I created a Twitter account, followed 400 people, and got 100 followers in return.  That's a 25% conversion rate-- maybe this is normal, but it seemed really high to me.
======
cgislason
Seeing evidence of this trick is one criteria I use to block people and
(possibly) report them for spam.

------
aorshan
Well the question you should be asking is why you want all of those followers.
If you are trying to get followers in order to promote content then just
randomly following people is going to produce very low click through rates as
the people are likely not interested in what you have to say.
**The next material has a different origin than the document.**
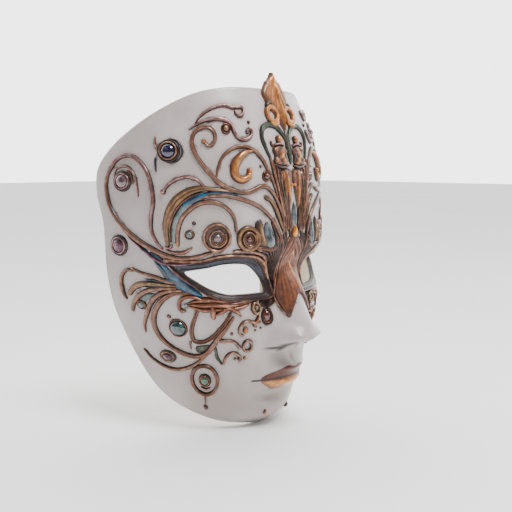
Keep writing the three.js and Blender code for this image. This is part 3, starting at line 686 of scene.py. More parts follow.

However if you are trying to get a lot of followers to get paid to promote
services, then that is the way to go.

------
_delirium
I haven't had the patience to go that high (or bothered to script it), but
I've gotten about halfway there before. Depending on what kind of profile it
is, though, and what areas you're following people in, many of the follow-
backs can be pretty low-quality. If you're in any neighborhood with lots of
_other_ people trying to optimize their twitter followers, you can get a bunch
of auto-followbacks from people who don't ever read their twitter stream.
Produces an interesting situation where there might be dozens of accounts all
following each other but not reading each other, a fake attention economy with
nobody paying attention. :) Perhaps as if magazines upped circulation by
agreeing to buy copies of each others' magazines and then throw them away.

------
damoncali
It's high. I've done it with results typically from 3 to 25%, depending on the
demographics. Problem is that it doesn't really scale. Great to get a few
hundred or thousand followers, but you aren't going to get to a million that
way.

------
katherinehague
It doesn't seem particularly high, but generally people fall off over time.
However, I wouldn't actually recommend this tactic as a way of gaining
followers.

1) Following too many people erodes the value of your Twitter stream, its
better to be invested in the people you follow. You'll get a lot more out of
the experience. 2) Your followers won't actually be as engaged as they would
have been if they had found you though more organic growth. 3) I think people
tend to judge accounts that are following way more people than follow
them...but maybe that's just my own bias.

------
fezzl
It's pointless. We have more than a thousand Twitter followers, but they
rarely ever click through on any of our content. The same content posted on
Facebook yields very different results.

------
TMK
This tactic to gain twitter followers does work and there is even tools for
making it easier. Just google twitter follower exchange or something and you
will find them.

Though if you do use those tools, your twitter stream will be full of stuff
you really might not want to read.

------
jvandenbroeck
There are many programs around there that can do this automatically for you.
But imo it is not a good idea, real people are much more interesting. I don't
think you will achieve that much with a bunch of people that are not really
interested in you & just follow you back.

------
user24
I used this exact tactic with <http://twitter.com/u24_dailyquotes> and now
twitter won't allow me to follow anyone else, even if I unfollow some
accounts. Be careful!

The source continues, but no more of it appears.